Improved ammonia vapor sensing properties of Al-doped ZnO nanoparticles prepared by sol-gel process

Abstract

Abstract Aluminium-doped ZnO nanoparticles were synthesized using the simple and cost-effective sol-gel route. Their structural, morphological, optical, and ammonia vapor sensing properties were compared with the pristine ZnO sample. The x-ray diffraction results showed that the pristine and Al-doped ZnO samples exhibit a hexagonal structure with the P63mc space group. A detailed structural investigation was carried through the Rietveld refinement technique. The decrease in crystallite size and the increasing nature of the sample’s microstrain were observed through the Williamson-Hall (W-H) analysis. 1-D, 2-D, and 3-D electron density distribution in a single unit cell of ZnO nanoparticles were studied with the maximum entropy method and it is confirmed that the ionic nature of the Zn-O bond increases by Al doping.
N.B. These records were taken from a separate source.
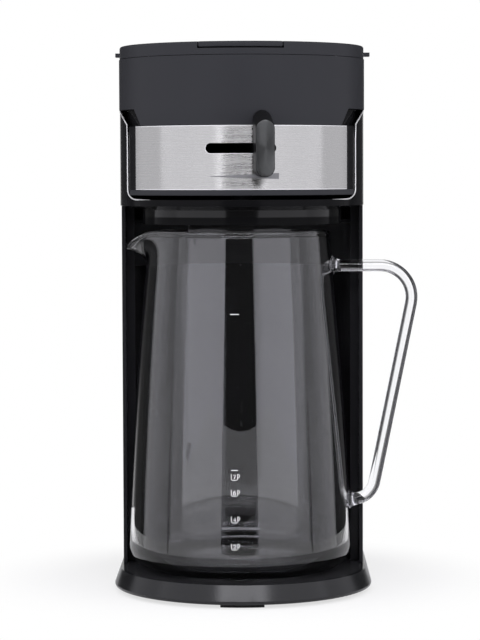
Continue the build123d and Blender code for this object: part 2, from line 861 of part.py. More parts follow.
# Basket drum: the black cylinder under the band, thicker in front where the fascia sits
with BuildPart() as basket_drum:
    with BuildSketch(Plane.XY.offset(fascia_bottom)):
        Circle(drum_radius)
    extrude(amount=plate_bottom - fascia_bottom)
    with BuildSketch(Plane.XY.offset(fascia_bottom)):
        add(sector(fascia_radius - fascia_thickness - slip_gap, strip_angle))
        add(sector(fascia_radius - slip_gap, strip_angle))
        add(sector(fascia_radius + cut_past, fascia_angle + slip_gap), mode=Mode.SUBTRACT)
        add(sector(fascia_radius - fascia_thickness - slip_gap, strip_angle))
    extrude(amount=fascia_top - fascia_bottom)
    with BuildSketch(Plane.XY.offset(fascia_bottom)):
        Circle(drum_inner_radius)
    extrude(amount=plate_bottom, mode=Mode.SUBTRACT)
    with BuildSketch(Plane.XZ):
        with Locations((0, lever_height)):
            SlotOverall(2 * (slot_half_length + slot_relief), slot_height + 2 * slot_relief)
    extrude(amount=body_half_width + cut_past, mode=Mode.SUBTRACT)

# Steel fascia with the lever's slot
with BuildPart() as steel_fascia:
    with BuildSketch(Plane.XY.offset(fascia_bottom)):
        add(sector(fascia_radius, fascia_angle))
        Circle(fascia_radius - fascia_thickness, mode=Mode.SUBTRACT)
    extrude(amount=fascia_top - fascia_bottom)
    with BuildSketch(Plane.XZ):
        with Locations((0, lever_height)):
            SlotOverall(2 * slot_half_length, slot_height)
    extrude(amount=body_half_width + cut_past, mode=Mode.SUBTRACT)

# Basket base: the lip below the fascia, the collector and the spout over the jug
lip_angle = degrees(asin(lip_half_width / fascia_radius))
with BuildPart() as basket_base:
    with BuildSketch(Plane.XY.offset(lip_bottom)):
        Circle(drum_radius)
        add(sector(fascia_radius, lip_angle))
    extrude(amount=lip_height)
    with BuildSketch(Plane.XY.offset(fascia_bottom)):
        Circle(collector_radius)
        Circle(collector_radius - collector_wall, mode=Mode.SUBTRACT)
    extrude(amount=collector_height)
    with BuildSketch(Plane.XY.offset(lip_bottom)):
        Circle(spout_radius)
    extrude(amount=-spout_drop)
    with BuildSketch(Plane.XY.offset(lip_bottom - spout_drop)):
        Circle(spout_bore)
    extrude(amount=spout_drop + lip_height, mode=Mode.SUBTRACT)

# Brewing cup hung by its flange on the band's plate, with the lever's pivot below its floor
hub_bottom = arm_bottom - hub_drop
clip_top = hub_bottom - slip_gap
pivot_bottom = clip_top - 2 * clip_thickness
with BuildPart() as brewing_cup:
    with BuildSketch(Plane.XY.offset(cup_floor_height)):
        Circle(cup_radius)
    extrude(amount=cup_top - cup_floor_height)
    with BuildSketch(Plane.XY.offset(plate_top)):
        Circle(cup_radius + cup_flange_width)
    extrude(amount=cup_flange_thickness)
    with BuildSketch(Plane.XY.offset(cup_floor_height + cup_wall)):
        Circle(cup_radius - cup_wall)
    extrude(amount=cup_top, mode=Mode.SUBTRACT)
    with BuildSketch(Plane.XY.offset(pivot_bottom)):
        Circle(pivot_radius)
    extrude(amount=cup_floor_height - pivot_bottom)
    with BuildSketch(Plane.XY.offset(cup_floor_height)):
        with PolarLocations(port_circle, port_count):
            Circle(port_radius)
    extrude(amount=cup_wall, mode=Mode.SUBTRACT)

with BuildPart() as pivot_clip:
    with BuildSketch(Plane.XY.offset(clip_top)):
        Circle(clip_radius)
        Circle(pivot_radius, mode=Mode.SUBTRACT)
    extrude(amount=-clip_thickness)

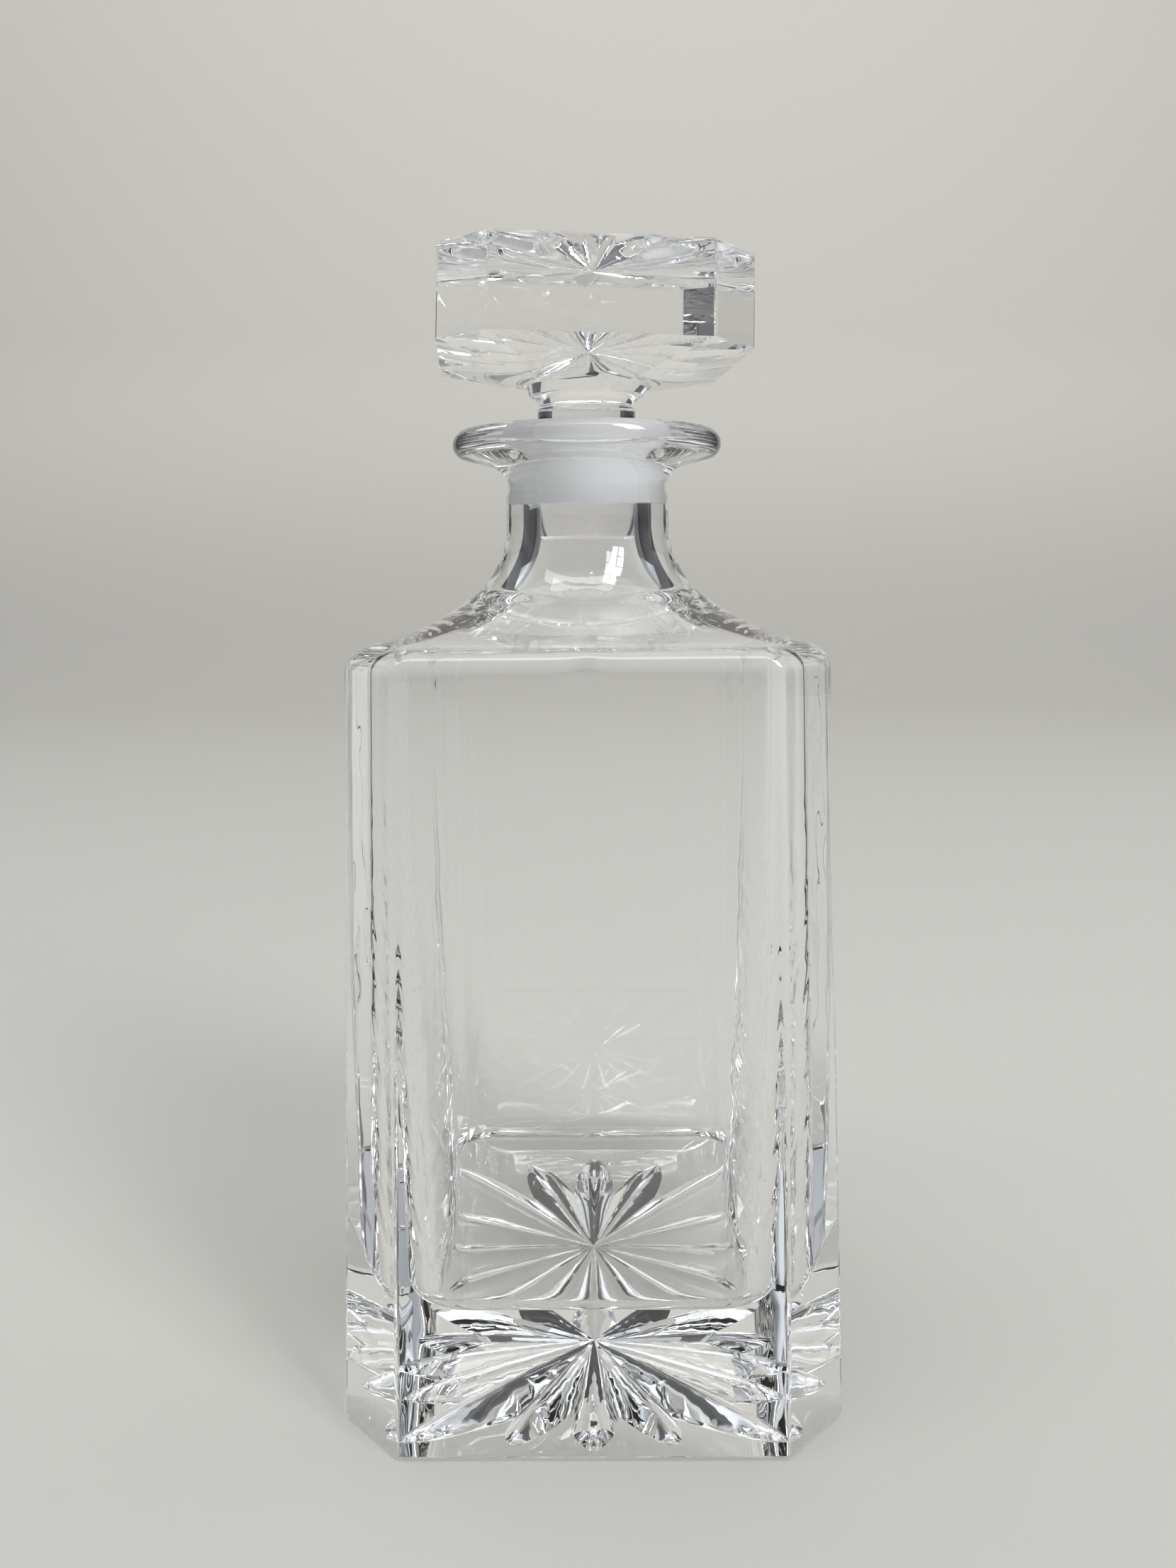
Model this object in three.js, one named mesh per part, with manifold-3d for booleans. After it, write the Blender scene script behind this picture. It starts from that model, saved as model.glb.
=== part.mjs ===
// Cut crystal decanter in two pieces of solid glass.
//   bottle   square body with chamfered corners, a star cut into the foot, a drawn-in
//            shoulder, a round neck and a wide flat lip; hollow, with a ground bore
//   stopper  square head with chamfered corners and a star cut into its top, a shallow
//            underside, a waisted collar and a ground plug that tapers into the bore
// Millimetres, +Z up. The origin is the centre of the foot, and -Y is the front.

import * as THREE from 'three';
import Module from 'manifold-3d';

const wasm = await Module();
wasm.setup();

// ---------------------------------------------------------------- driving dimensions

const FOOT_HALF = 47.5;
const FOOT_CHAMFER = 11.7;
const FOOT_BEVEL = 0.8;
const SHOULDER_HALF = 46.8;
const SHOULDER_CHAMFER = 10.6;
const SHOULDER_Z = 143.2;
const SHOULDER_ROUND = 4.2;
const SHOULDER_SLOPE = 12;
const SHOULDER_SWEEP = { share: 0.47, z: 149 };

const NECK_RADIUS = 17.8;
const FLARE_ARC = 20;
const FLARE_TOP_Z = 171.8;
const FLARE_SLOPE = 35;
const WAIST_RADIUS = 17.3;
const WAIST_Z = 179.4;

const LIP_RADIUS = 29.4;
const LIP_TOP_Z = 192.4;
const LIP_NOSE = 3.2;
const LIP_FILLET = 5.5;

const BORE_TOP_RADIUS = 12;
const BORE_RADIUS = 11.2;
const BORE_GROUND_Z = 175.8;
const MOUTH_ROUND = 1.3;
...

The surface morphology of the samples was altered significantly after the addition of aluminum with ZnO. Aluminium doping causes a notable bandgap broadening in the ZnO nanostructures. A momentous enhancement of ammonia detection sensitivity of 129% at 25 ppm was observed for the ZnO:Al(3%) sample and its response time is greater than the other tested samples. Further, ZnO:Al(3%) sample exhibits the best response and recovery time of 28 and 8 s, respectively. It has also shown a stable ammonia vapor sensing ability for five consecutive cycles.